I’m not the type to just wave off the results of athletic testing. I don’t subscribe to “the eye in the sky doesn't lie” or pejorative terms like “the underwear olympics”. Utilizing composite scores for athletic tests or age-related stats help paint a range of outcomes for prospects, or what kind of margin for error they have. Laquon Treadwell’s results paint him as a prospect with a smaller margin for error than others. However, there’s something greater, a more meta misconception that seems to be hurting Treadwell in the eyes of some.

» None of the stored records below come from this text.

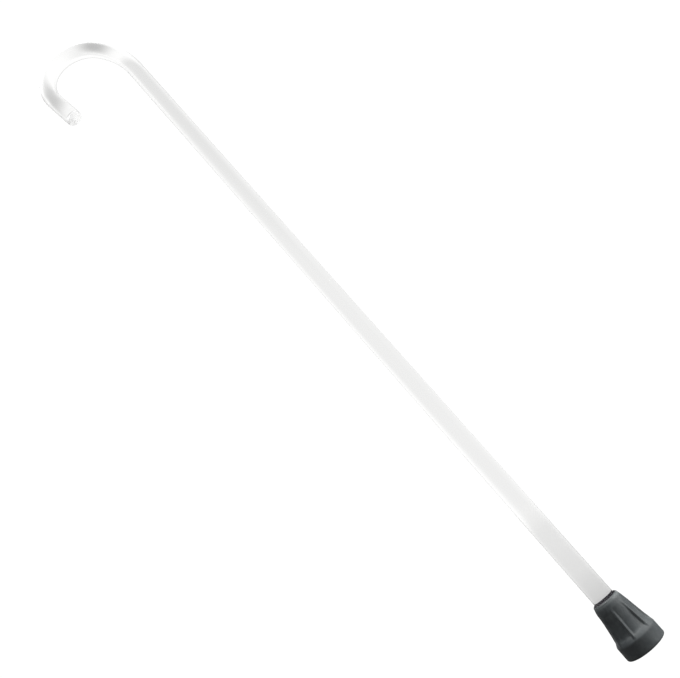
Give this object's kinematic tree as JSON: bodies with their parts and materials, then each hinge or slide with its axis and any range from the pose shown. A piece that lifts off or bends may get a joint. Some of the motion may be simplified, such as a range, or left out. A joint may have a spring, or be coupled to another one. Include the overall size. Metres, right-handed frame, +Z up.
{
  "type": "walking cane",
  "caption": "Clear acrylic walking cane, one round bar bent into a crook handle, on a ribbed dark grey push-fit rubber ferrule.",
  "frame": {"origin": "centre of the ferrule's sole, where the cane meets the ground", "axes": "+Z up the straight shaft; the crook hooks over towards +X in the XZ plane; +Y completes a right-handed frame"},
  "size_m": [0.1327, 0.0392, 0.9168],
  "materials": {
    "clear_acrylic": "clear and polished",
    "grey_rubber": "moulded, satin, dark slate grey",
    "washer_steel": "stamped, zinc plated"
  },
  "bodies": {
    "cane": {"crook_rod": "clear_acrylic"},
    "ferrule": {"rubber_ferrule": "grey_rubber", "ferrule_washer": "washer_steel"}
  },
  "joints": [
    {"name": "ferrule_pull_off", "type": "slide", "parent": "cane", "child": "ferrule", "axis": [0, 0, -1], "range_m": [0, 0.06]}
  ]
}
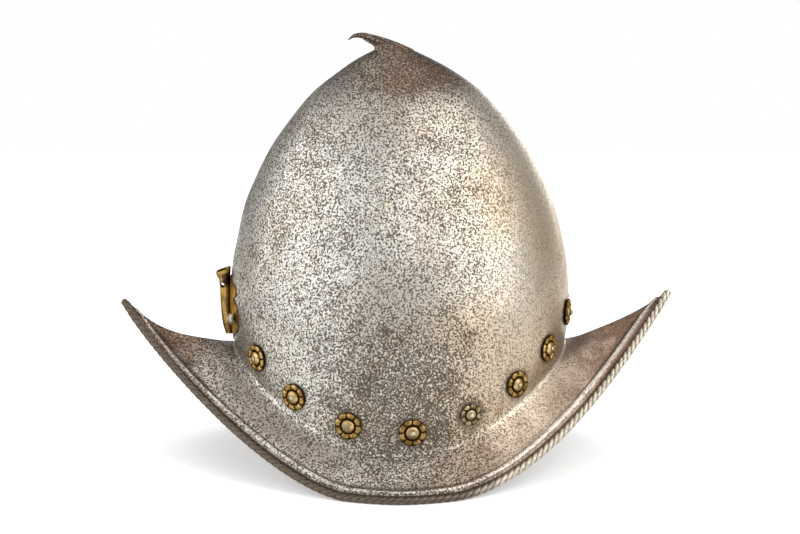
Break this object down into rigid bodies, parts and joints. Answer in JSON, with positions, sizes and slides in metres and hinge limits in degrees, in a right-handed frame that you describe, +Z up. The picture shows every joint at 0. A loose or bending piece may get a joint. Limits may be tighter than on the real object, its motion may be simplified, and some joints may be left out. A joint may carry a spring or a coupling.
{
  "type": "morion helmet",
  "caption": "Peaked steel helmet with a tall almond-shaped skull, hooked stalk, upswept brim with a turned edge, brass rosettes round its base and a brass plume holder behind.",
  "frame": {"origin": "midway between the brim's front and rear tips, in the middle plane, at the level of the brim's lowest edges", "axes": "+X to the front, +Y to the wearer's left, +Z up"},
  "size_m": [0.3478, 0.236, 0.2677],
  "materials": {
    "steel": "aged, pitted, patches of brown patina",
    "brass": "aged, dark in the recesses",
    "iron": "worn rivet heads"
  },
  "bodies": {
    "root": {"helmet_shell": "steel", "plume_holder": "brass", "plume_rivet_1": "iron", "plume_rivet_2": "iron", "rosette_01": "brass", "rosette_02": "brass", "rosette_03": "brass", "rosette_04": "brass", "rosette_05": "brass", "rosette_06": "brass", "rosette_07": "brass", "rosette_08": "brass", "rosette_09": "brass", "rosette_10": "brass", "rosette_11": "brass", "rosette_12": "brass", "rosette_13": "brass", "rosette_14": "brass", "rosette_15": "brass", "rosette_16": "brass", "rivet_01": "iron", "rivet_02": "iron", "rivet_03": "iron", "rivet_04": "iron", "rivet_05": "iron", "rivet_06": "iron", "rivet_07": "iron", "rivet_08": "iron", "rivet_09": "iron", "rivet_10": "iron", "rivet_11": "iron", "rivet_12": "iron", "rivet_13": "iron", "rivet_14": "iron", "rivet_15": "iron", "rivet_16": "iron"}
  },
  "joints": []
}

Too often, major corporations focus on the “unteachable qualities”. A potential asset with an attribute that comes only from their natural physical gifts gets the benefit of the doubt even if they carry a laundry list of flaws. With arrogance the accelerant that lights the fire, the corporation believes it can mold the potential newcomer and iron out those flaws. They believe in their teaching abilities to a fault. But even they know, no matter what, the unteachable quality is beyond their grasp.

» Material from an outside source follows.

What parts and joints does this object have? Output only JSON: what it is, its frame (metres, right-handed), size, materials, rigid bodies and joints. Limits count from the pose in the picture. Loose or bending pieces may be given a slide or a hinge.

Think of why the more attractive person goes into a major job interview with a shallow company carrying and advantage even if the opposing candidate is far and away more qualified. Whatever the latter learned in school or prior work experience, this new company assumes they can teach the former under their careful tutelage. However, the natural God-given beauty of the first applicant is something they can never hope to bestow. The company is willing to take on the flawed but beautiful hire, assuming they’ll straighten out the rest. There’s nothing the less attractive candidate can bring to the table they can’t just teach the beautiful one under their watch.
The NFL takes this same broken logic and applies it to wide receivers. Much like physical beauty, the “unteachable quality” teams fall so hard for his speed. Elevating it on its own is just as wrong and backwards as the scenario reviewed with the large corporation.

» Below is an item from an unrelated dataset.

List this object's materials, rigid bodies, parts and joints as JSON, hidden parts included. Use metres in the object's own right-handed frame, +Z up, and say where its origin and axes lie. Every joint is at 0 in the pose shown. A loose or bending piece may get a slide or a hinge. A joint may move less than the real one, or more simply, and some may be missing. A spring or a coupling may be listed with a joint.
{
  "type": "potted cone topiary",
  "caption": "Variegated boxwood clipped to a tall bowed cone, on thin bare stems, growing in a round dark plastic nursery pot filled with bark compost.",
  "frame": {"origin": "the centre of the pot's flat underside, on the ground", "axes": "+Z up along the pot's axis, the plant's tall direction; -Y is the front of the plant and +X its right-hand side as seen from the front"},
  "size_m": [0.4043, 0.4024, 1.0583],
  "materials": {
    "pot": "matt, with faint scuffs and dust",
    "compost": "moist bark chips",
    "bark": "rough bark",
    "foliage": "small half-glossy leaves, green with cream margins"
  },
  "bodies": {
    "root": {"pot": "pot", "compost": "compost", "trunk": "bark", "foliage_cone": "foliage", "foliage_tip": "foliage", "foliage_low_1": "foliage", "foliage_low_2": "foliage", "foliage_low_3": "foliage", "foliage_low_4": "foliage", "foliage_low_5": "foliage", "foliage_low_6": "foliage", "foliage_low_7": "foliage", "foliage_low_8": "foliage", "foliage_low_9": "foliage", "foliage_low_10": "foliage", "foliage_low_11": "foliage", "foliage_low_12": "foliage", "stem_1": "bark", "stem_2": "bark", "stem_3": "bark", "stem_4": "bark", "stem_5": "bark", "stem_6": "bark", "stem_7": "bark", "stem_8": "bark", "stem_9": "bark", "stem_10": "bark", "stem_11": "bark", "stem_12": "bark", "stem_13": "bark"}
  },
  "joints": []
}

You hear it bandied about frequently in draft analysis; “you can’t teach speed.” That’s true. No amount of time in a film room, coaching session or positional meeting will make a player faster as a pure individual. However, speed is the most painfully overrated wide receiver attribute.
The idea that speed is the primary factor in creating separation and getting open, which is the most important task for a wide receiver, is a complete fallacy. It’s quite infrequent, especially at the NFL level, for a receiver to win on a route simply by blowing past the defender. Use of short area quickness, physicality and technique correlate much stronger to getting open than speed does.
Yet, again, the NFL likely believes they can mold a wide receiver to incorporate those into their game. Unlike speed, they are viewed as teachable traits. However, not only is guaranteeing the prospect learns how to use short area quickness, physicality and technique to become a consistent separator another arrogance-based proposition, but knocking slower players who already have those three traits in place feels just as disingenuous.
Laquon Treadwell is set to be just another in a long line of players that erases concerns about a lack of speed with excellent use of the three components of separation at the NFL level. Despite his 4.63 40-yard dash, there is no doubt he’ll get open routinely as a professional.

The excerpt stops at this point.